You would think from the local media, the only issue being considered this past legislative session was whether to bail out the City and County of Honolulu on its rail project. And legislators certainly contributed to that storyline in how the session ended and in calling for the Special Session expected at the end of August.
The O‘ahu-only GET surcharge (0.05%) has been in effect since January 1, 2007. As part of the political bargain to allow the counties the option of adding a surcharge on the GET, the State kept 10% of the collected surcharge. Only O‘ahu passed an ordinance to implement a surcharge and through 2016, that 10% (approximately $194,989,800) has been allocated to pay for statewide services, including schools, colleges, hospitals and social services on the Neighbor Islands.
In 2016, the Honolulu Mayor and Honolulu Area Rapid Transit (HART) Authority requested and obtained a ten-year extension of the surcharge to 2027. The Mayor assured legislators the extension would cover the budget overruns for Honolulu’s rail project. Unfortunately, after the legislative session ended, HART projected the costs of completing rail to Ala Moana to be much higher. The Mayor, HART and the City Council asked yet again for more funding for a project that has never been on time or on budget.
One of the casualties of the rail frenzy at the end of conference was the sunset of the current transient accommodations tax (TAT) allocation to the four counties of $103M. Since a bill to extend the life of the $103M allocation died, the Counties’ share of TAT funding returned to the base cap of $93M.
At the close of the legislature, the House and Senate were split on how to address the rail shortfall and whether to address the County TAT cap.
The House at the end of the session proposed and approved increasing the TAT statewide to 10.25% (1%) for 11 years (2028) and extending the life of the 0.05% Honolulu-only GET surcharge for an additional year from the present 2027, also to 2028. The Senate countered by proposing that the 0.05% Honolulu only GET surcharge be extended ten years from the present 2027 extension to 2037.
The Governor recently announced he would be open to a 1% hike in the TAT to help fund Honolulu’s rail project. But he also opposed increasing the Counties’ share of the TAT above $93M.

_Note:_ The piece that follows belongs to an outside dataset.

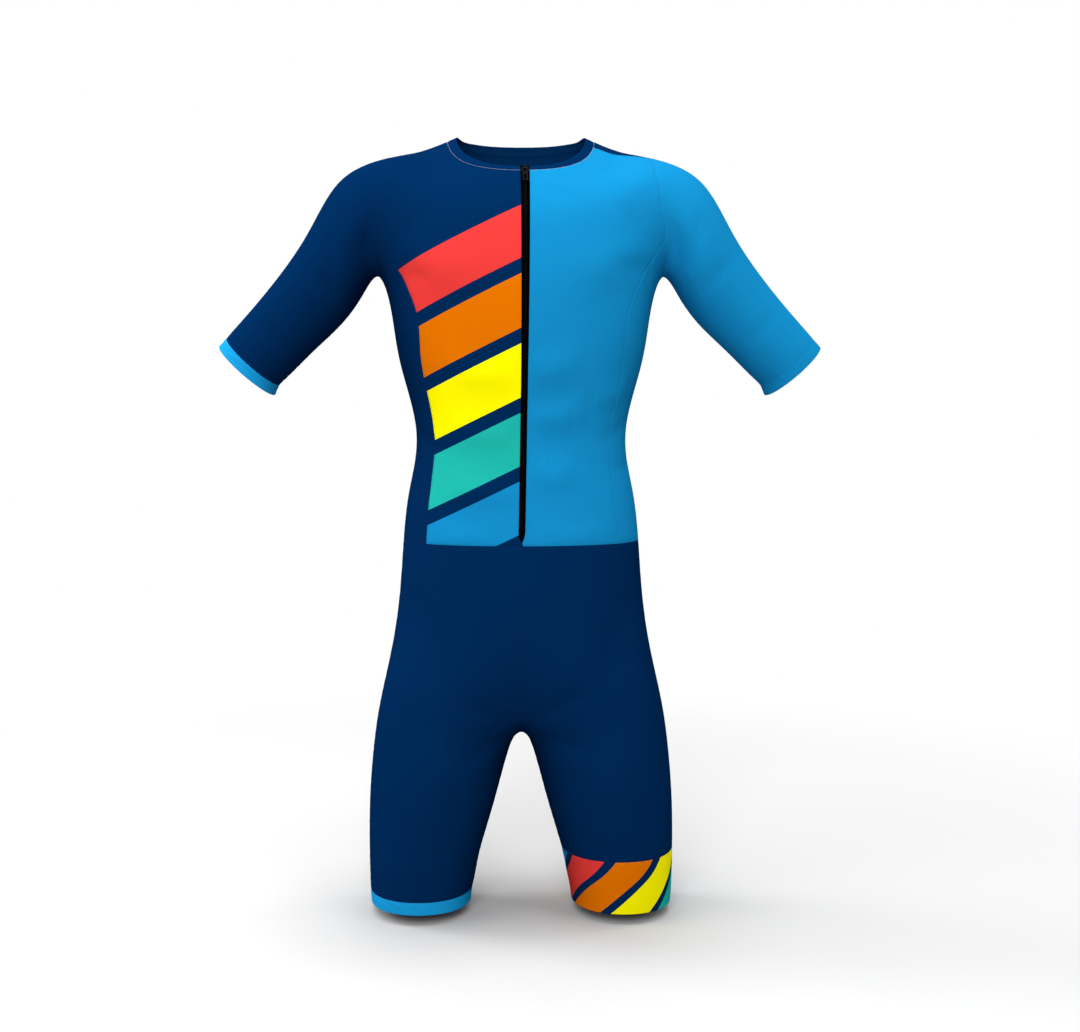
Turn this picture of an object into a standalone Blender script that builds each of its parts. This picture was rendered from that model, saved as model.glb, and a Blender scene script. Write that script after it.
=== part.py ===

On the other hand, Neighbor Island County officials are opposing any increase of the TAT that applies statewide, arguing that their residents should not have to pay for rail since they will not be using the system. Of course, since 2007, Neighbor Island state services have received some portion of the $193M paid by O‘ahu residents from the GET surcharge, as well as most of the general tax revenues supporting government services like schools, health inspectors, social workers and the public hospitals service rural parts of the islands. The Honolulu Mayor, the City Council and HART—and the workers supporting and building the rail system—just want a funding solution at this point.
And the Federal Transit Administration is lurking with the unstated threat of pulling back its commitment of $1.55B in the rail project and demanding repayment of what has already been contributed.
So the parties have staked out their positions and we’ll see what funding ideas are actually included if the legislature returns at the end of August.
In the meantime, I think when I pick up some fish for my mom, I’ll just wrap it in the newspaper so she can still get some local news. Or I suppose I can wrap in it the Fil-Am Voice.